El Cartujo
En Cebreros mi padre escribía de noche, cuando el calor se tomaba un breve respiro. Durante el resto del tiempo, es decir, muy a menudo, mi padre iba a la fonda del pueblo, el café Madrid, a jugar a la garrafiña con el dueño, Eugenio Fernández, alias Cartujo. MÍ padre le ganaba siempre porque colocaba las fichas todas seguidas sin tener en cuenta el orden, pero el Cartujo, que era muy miope, nunca se dio cuenta de lo que pasaba.
—¡Qué barbaridad, don Camilo, qué suerte tiene usted con las fichas!
En el mundo del Cartujo no cabía siquiera la posibilidad de que un veraneante de Madrid hiciese trampas a la garrafiña.
El café Madrid tenía uno de los dos retretes del pueblo, pero un enorme candado, ya herrumbroso, vigilaba su clausura. A veces alguien, quizá llevado por la urgencia, se atrevía hasta a preguntar:
—¿Y eso?
—Pues que no funciona.
—¿Cómo que no funciona? ¿Y por qué?
—¡Anda, éste! ¿Pues por qué va a ser?
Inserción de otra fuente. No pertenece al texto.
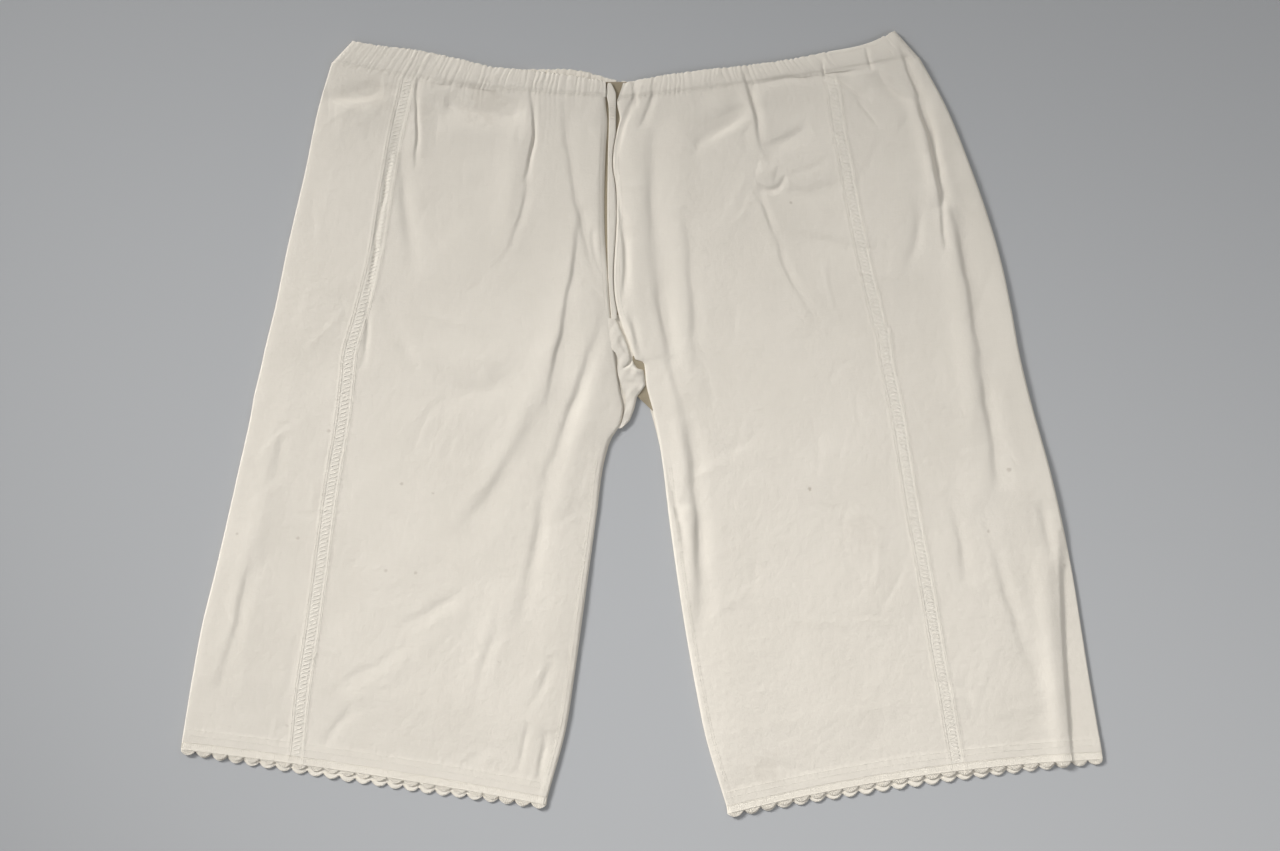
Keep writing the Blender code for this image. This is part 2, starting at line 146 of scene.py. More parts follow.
# The puckers along those seams: how high, how long and how far to each side.
FELL_PUCKERS, BRAID_PUCKERS, HEM_PUCKERS = (0.1, 0.9, 4), (0.09, 1.05, 4), (0.05, 1.1, 6)
FELL_SEAM, HEM_SEAM = 7, 11

# The broad folds of the front layer: x0, y0, x1, y1, bend, rise and width. Each is a ridge, or a
# trough where its rise is below 0, along a line whose middle stands aside by bend.
FOLDS = (
    (-36, 300, -38, 150, 0, 1.4, 11),
    (-98, 300, -118, 150, -8, 1.4, 12),
    (-200, 316, -204, 240, 0, 1.4, 11),
    (-282, 296, -214, 304, -3, 1.4, 11),
    (-160, 300, -110, 282, 5, -1, 12),
    (-48, 190, -162, -100, 16, 1.4, 14),
    (-30, 96, -88, -98, 6, 1.0, 13),
    (-148, -146, -270, -240, 8, 0.8, 13),
    (-118, -140, -158, -262, 2, 0.9, 13),
    (-322, 0, -372, -226, -4, 1.1, 13),
    (-250, 130, -120, 60, -34, 0.9, 14),
    (-12, 296, -10, 60, 6, 1.2, 11),
    (10, 260, 34, 40, -5, -0.6, 11),
    (34, 284, 50, -20, -4, 0.9, 12),
    (25, 60, 45, -190, 6, 1.5, 8),
    (-270, 302, -206, 304, -2, -1.6, 9),
    (-276, 278, -222, 280, -2, 1.5, 10),
    (-178, 291, -104, 283, 2, -2.6, 11),
    (-184, 266, -112, 260, 3, 1.3, 12),
    (92, 318, 110, 240, 2, 1.7, 11),
    (108, 210, 160, 96, -6, 0.9, 12),
    (60, 296, 96, 268, 4, 1.6, 12),
    (120, 286, 170, 256, 6, -0.8, 12),
    (170, 308, 236, 274, 6, 1.6, 11),
    (250, 300, 300, -30, 10, 2.2, 12),
    (268, 210, 372, -120, 14, -0.8, 13),
    (296, -20, 350, -196, -4, 1.1, 13),
    (360, -110, 382, -330, 0, 2.8, 10),
)

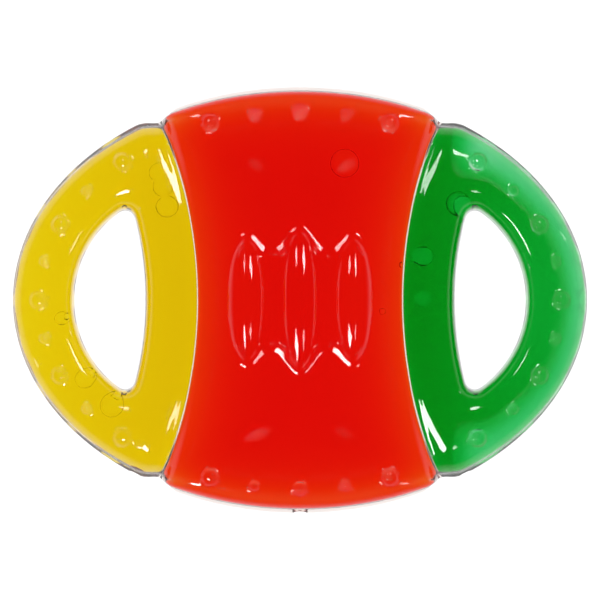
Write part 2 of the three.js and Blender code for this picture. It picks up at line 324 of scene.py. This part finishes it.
def loop_chamber(x, y, z, skin):
    """Both loops. They become thinner towards their tips."""
    across, across_half, half, power = loop_section(x, y, skin)
    return section(across, across_half, z, half, power)


def loop_height(x, y, skin):
    across, _, half, power = loop_section(x, y, skin)
    return half * np.maximum(1 - np.abs(across) ** power, 0) ** (1 / power)


def middle_section(x, y, skin):
    """How far a point is from the centre of the middle chamber, as a share of the way to its edge."""
    side_radius = MIDDLE_SIDE_RADIUS + skin.side
    waist = MIDDLE_CENTRE - np.sqrt(side_radius**2 - y * y)
    across = np.abs(x) / waist
    along = np.maximum(1 + rim(x, y, skin) / skin.fall, 0)
    return soft_max(across, along, skin.hip / MIDDLE_REACH)


def middle_chamber(x, y, z, skin):
    out = middle_section(x, y, skin)
    return section(out, MIDDLE_REACH, z, MIDDLE_HALF - skin.face, skin.middle_power)


def middle_height(x, y, skin):
    out = middle_section(x, y, skin)
    share = np.maximum(1 - np.abs(out) ** skin.middle_power, 0)
    return (MIDDLE_HALF - skin.face) * share ** (1 / skin.middle_power)


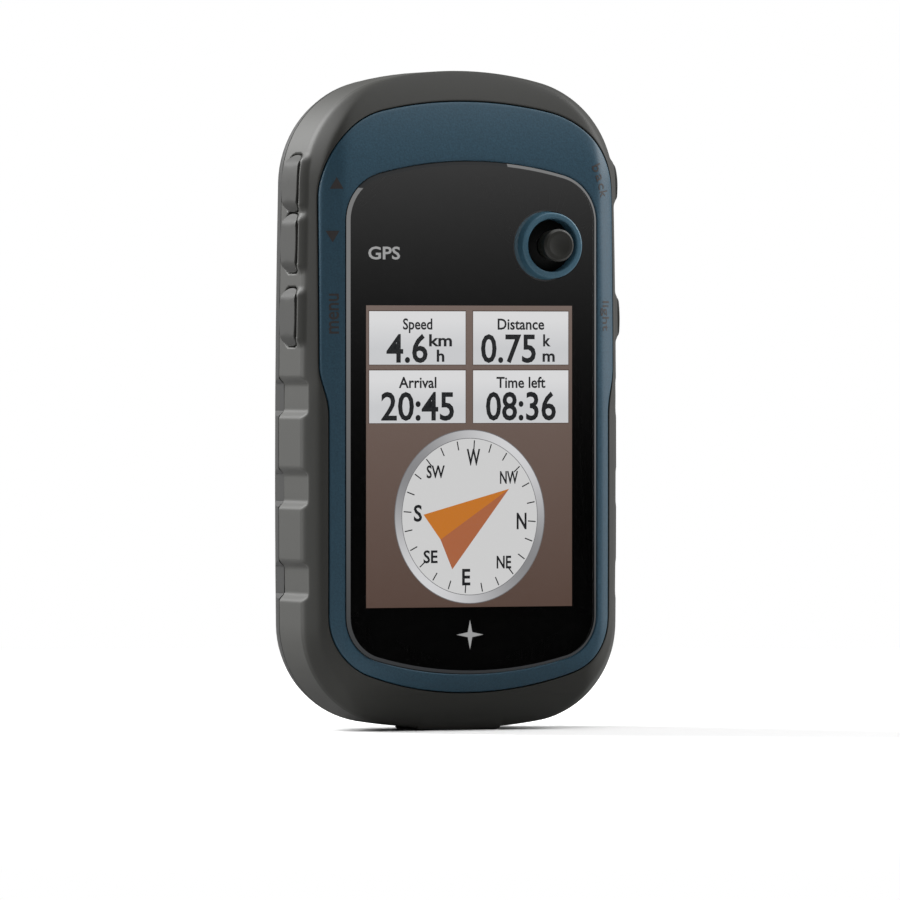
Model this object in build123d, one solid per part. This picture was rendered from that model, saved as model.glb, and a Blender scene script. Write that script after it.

Porque lo atascó un viajante catalán, después de la guerra.
Mi padre conservó mucho tiempo una de las mesas de mármol de la fonda del Cartujo; aquella misma que le prestaron durante su segundo verano en Cebreros para que pudiera llevársela a casa y empezar a escribir allí la versión definitiva de La Colmena. Cuando Eugenio el Cartujo vendió el café Madrid, le mandó a mi padre esa mesa blanca y rectangular, de patas de hierro y con el mármol partido por la mitad. CJC la miraba siempre con añoranza. Anoten este dato: detrás de la fachada de distante impertinencia que adoptaba a menudo ante los extraños, Camilo José Cela era, en el fondo, un sentimental.